Fig. 1: Nitrogen forms and pathways within an agricultural production system (Source: OMAFRA – Environmental impacts of nitrogen use in agriculture https://www.ontario.ca/page/
environmentalimpacts-nitrogenuse-agriculture)
Johnson used wheat as an example. The best way to reduce these losses is to limit the pool of ammonium, through split-applying nitrogen. Johnson recommends supplying a little at planting, then focusing the next application at stem elongation (Growth Stage 30), and hope for a rain within 4-6 weeks. If using 28% (urea ammonium nitrate), he recommends dribble banding, then applying at Growth Stage 32 to stick to the penultimate leaf to get better wheat yields. Nitrogen needs to be concentrated in spike at antithesis for the kernel set to be optimized. This way, environmental and yield losses will be reduced. If applying manure, he recommends an early starter N, then let the organic N warm up as the back-end application.

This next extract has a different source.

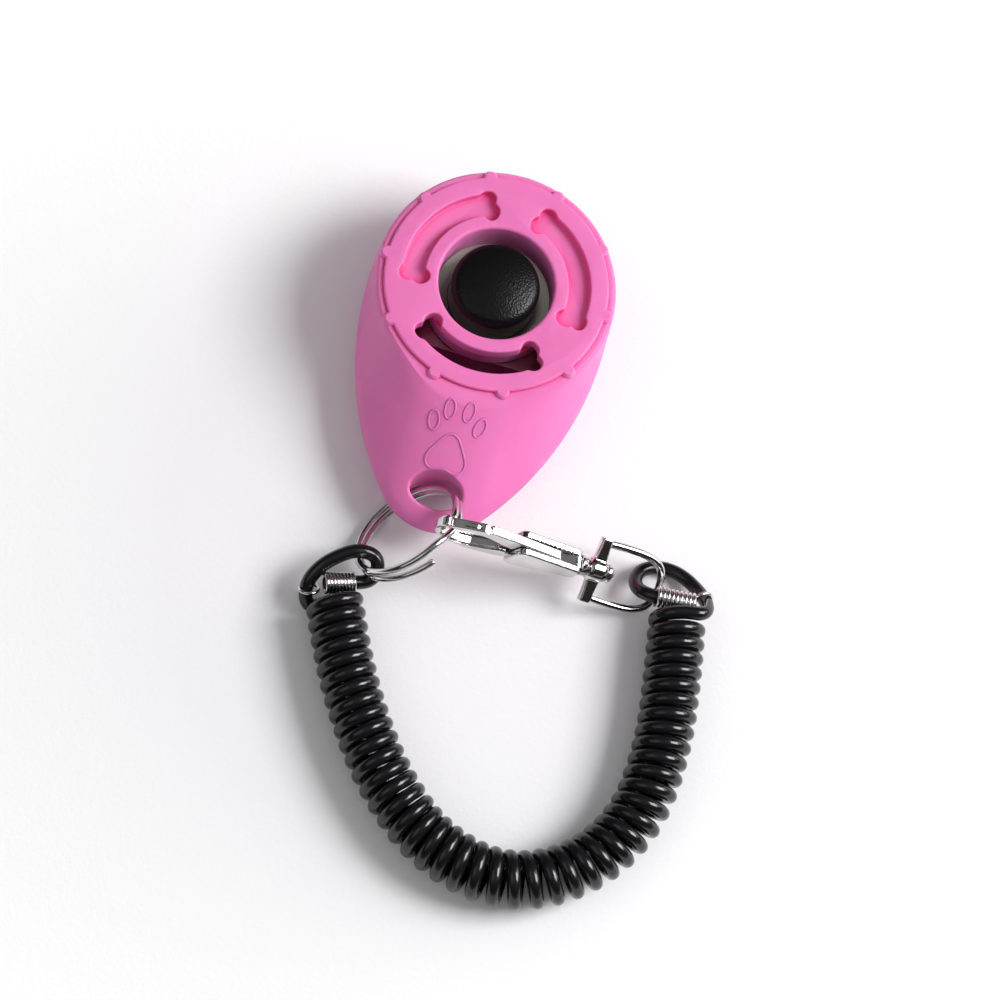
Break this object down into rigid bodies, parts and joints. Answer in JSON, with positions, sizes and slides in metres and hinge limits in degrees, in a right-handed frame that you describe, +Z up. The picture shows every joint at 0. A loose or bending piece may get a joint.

If using manure as a source of N, the soil pH must be considered, with potential for losses of up to 30% in the 12 hours after application through volatilization for a soil with a pH over eight.
Johnson suggested that cover cropping itself would not necessarily impact carbon sequestration as far north as New Liskeard, but that split-applying N to wheat could be one keyway to reduce our environmental footprint from farming.
He contrasted the Northern growing region with research from southern Ontario by Dr Laura Van Eerd on early season cover cropping. After nine years on the same site, she can now reduce applied N by 20-25%, because the carbon bank is working. But this is only with cover crops planted in July after pea harvest, and they grow until November, which is a very generous timeframe for cover crops. Carbon sequestration via cover cropping does work, long-term, but regional adaptations need to be considered to achieve real results.
Johnson ended the talk by highlighting an appreciation for manure testing. Split-N applications, along with soil testing for pH and regular testing of applied manure, can help tighten up the release of nitrous oxide into the atmosphere and help us meet emissions targets without sacrificing production.